The road (width c. 3 m), discovered at a depth of 0.8 m below surface, was covered with an accumulation of alluvial soil. The exposed road segment, paved with small fieldstones, was poorly preserved and oriented east–west. A row of fieldstones was exposed along its southern side, at a lower level than the damaged segment. This was probably the curb, whose upper part was robbed, which marked the road on the south. Remains of an ancient road were discovered on surface c. 0.5 km west of the Cross-Israel Highway. It seems that the two segments were parts of the same road. A few fragments of pottery vessels that dated to the Byzantine period and a rim fragment from the Ottoman period were discovered between the pavement stones. The meager ceramic finds are insufficient for dating the road’s construction or the period of its use.
 
At Tel Hadid, which is next to the road, antiquities that dated to the Iron Age, Byzantine and Early Islamic periods were discovered. A small village (Site 77) that dated to the Byzantine and Abbasid periods was excavated north of the road and in its vicinity, a limekiln and farming terraces were excavated (ESI 20:134*). A large site, dating to the Byzantine period, is a little farther west, at Bet Nabala.
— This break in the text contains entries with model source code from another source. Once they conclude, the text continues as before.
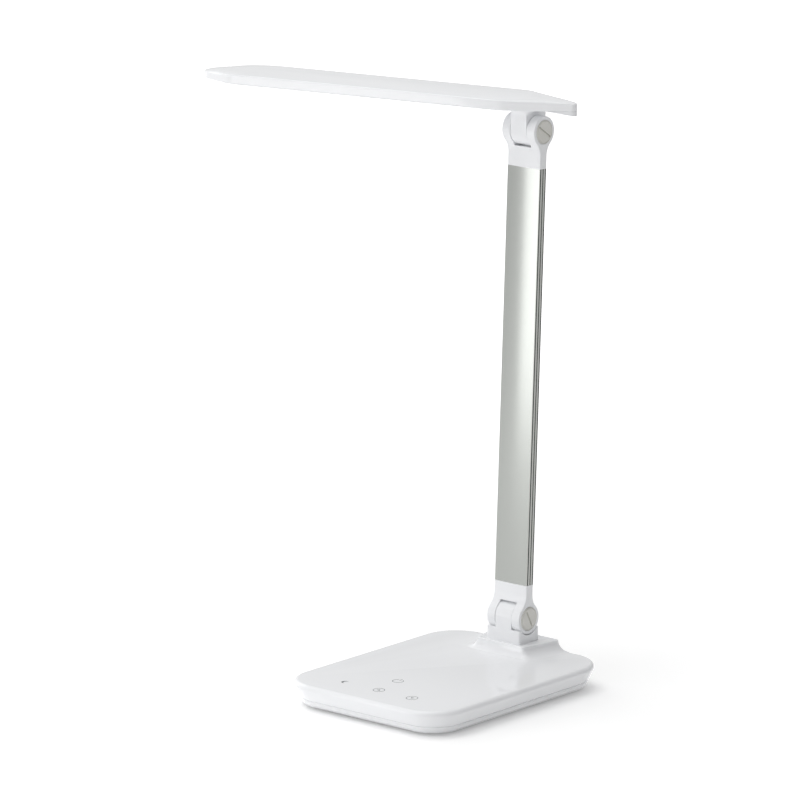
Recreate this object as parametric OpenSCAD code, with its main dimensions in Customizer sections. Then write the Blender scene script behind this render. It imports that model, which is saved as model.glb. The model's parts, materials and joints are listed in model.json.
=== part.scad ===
// Folding LED desk lamp. Millimetres, +Z up, front of the lamp towards -Y.
// The origin is the centre of the base's footprint on the desk.

/* [Base] */
// Width of the base, left to right
base_w = 140; // [130:1:160]
// Length of the base, front to back
base_l = 180; // [176:1:200]
// Corner radius of the base outline
base_r = 27; // [22:1:34]
// Height of the base's flat top above the desk
base_top = 18; // [17.6:0.1:18.2]
// Radius of the edge between the top and the side
base_edge_r = 3; // [2:0.5:4]
// How far the side leans in at its foot
base_lean_in = 5.2; // [3:0.1:6]
// Height of the seam between the top shell and the tray
seam_z = 6.5; // [6:0.1:7]
// Gap between the tray and the desk
foot_h = 2; // [1.6:0.1:2.4]
// Wall thickness of the base mouldings
base_wall = 2.2; // [2:0.1:2.6]

/* [Pedestal] */
// Height of the pedestal's rim above the desk
pedestal_top = 25.2; // [24.8:0.1:25.6]
// Half width of the pedestal's rim at the front
pedestal_front_half = 19.5; // [18.5:0.5:22]
// Half width of the pedestal's rim at the back
pedestal_back_half = 26; // [24:0.5:30]
// How far the hollow flank spreads out sideways
flank_side = 11; // [8:0.5:13]
// How far the hollow flank spreads out forwards
flank_front = 4.5; // [3:0.5:6]

/* [Hinges] */
// Distance of the lower hinge axis behind the base's centre
hinge_y = 71.3; // [71:0.1:72]
// Height of the lower hinge axis above the desk
hinge_z = 41; // [41:0.1:42]
// Radius of the round hinge ears
ear_r = 10.25; // [9.5:0.05:10.5]
// Half width of the knuckle between the ears
knuckle_half = 6.8; // [6:0.1:6.9]
// Radius of the hinge pins
pin_r = 3; // [2.5:0.1:3.2]
// Radius of the slotted covers over the pins
cover_r = 8; // [7.6:0.1:8.2]

/* [Arm] */
// Distance between the two hinge axes
arm_pitch = 333; // [331:1:340]
// Backward lean of the arm, degrees
arm_lean = 2.4; // [0:0.1:5]
// Width of the aluminium profile
arm_w = 28; // [27:0.5:28]
// Thickness of the profile at its narrow sides
arm_t = 6.8; // [6.4:0.1:7.2]
// Bulge of each wide face
arm_crown = 0.7; // [0.4:0.1:0.9]
// Distance from a hinge axis to the end of the profile
arm_inset = 24.5; // [22:0.5:28]

/* [Head] */
// Turn of the head away from straight ahead, degrees
head_turn = 77.5; // [0:0.5:90]
// Width of the head
head_w = 44; // [43:1:46]
// Reach of the head from the swivel axis to its tip
head_reach = 246; // [244:0.5:248]
// Length of the head behind the swivel axis
head_tail = 36; // [34:0.5:38]
// Radius of the blunt tip in plan
tip_r = 13; // [11:0.5:15]
// Radius of the pointed tail in plan
tail_r = 4; // [3:0.5:6]
// Height of the head's underside above the upper hinge axis
head_under = 15.4; // [15.2:0.1:15.6]
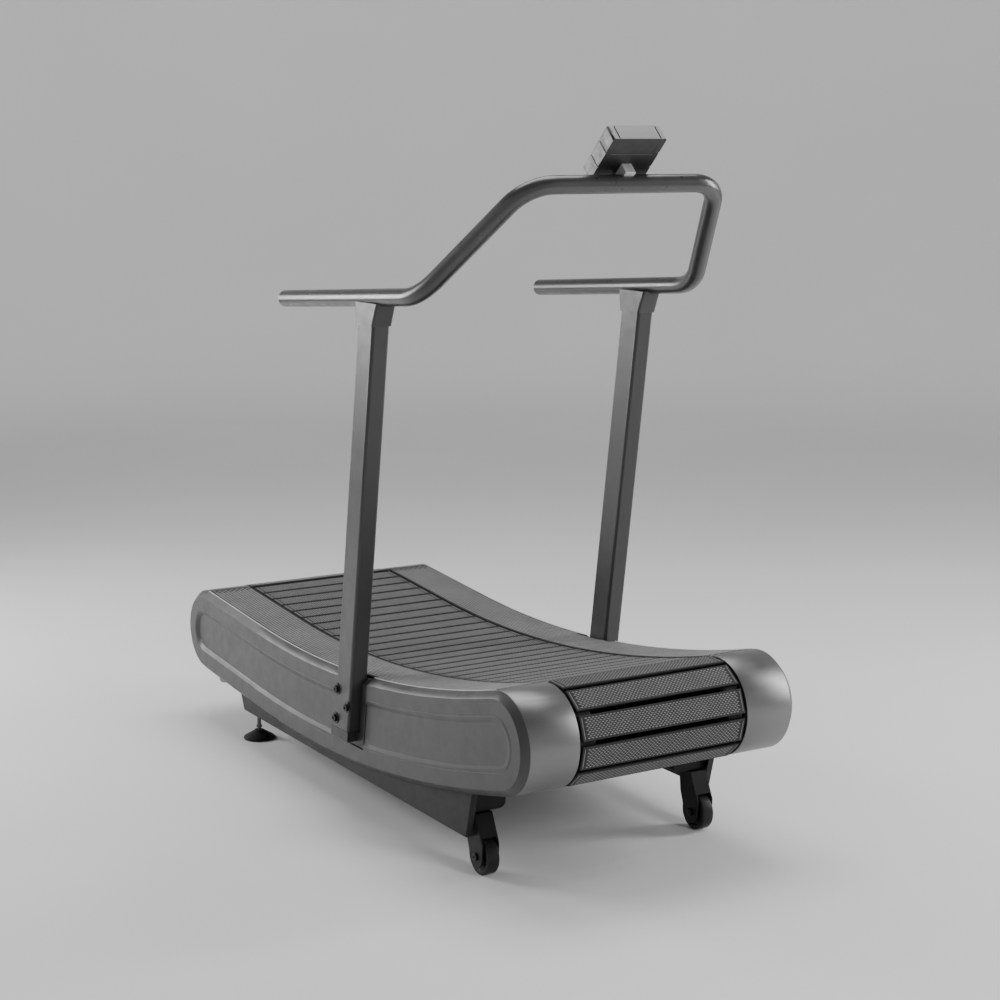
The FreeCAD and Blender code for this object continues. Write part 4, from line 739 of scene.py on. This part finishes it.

The large sites attest to extensive agricultural and commercial activity around the road in the Byzantine period. Remains of roads that led from Antipatris to Jerusalem and from Lod to Jerusalem (Roll and Ayalon, Apollonia and the Southern Sharon, 1989:222–228) had previously been discovered near the excavation. The main roads were paved in high areas, yet the exposed road section in the current excavation was built in a low farmland, adjacent to the wadi channel. Based on the finds and the size of the stones, it is assumed that this was a local road, used by farmers or for transit between nearby settlements. It seems that it served the neighboring settlements in the Byzantine period, possibly from Site 77 or from Tel Hadid to the outlying agricultural areas.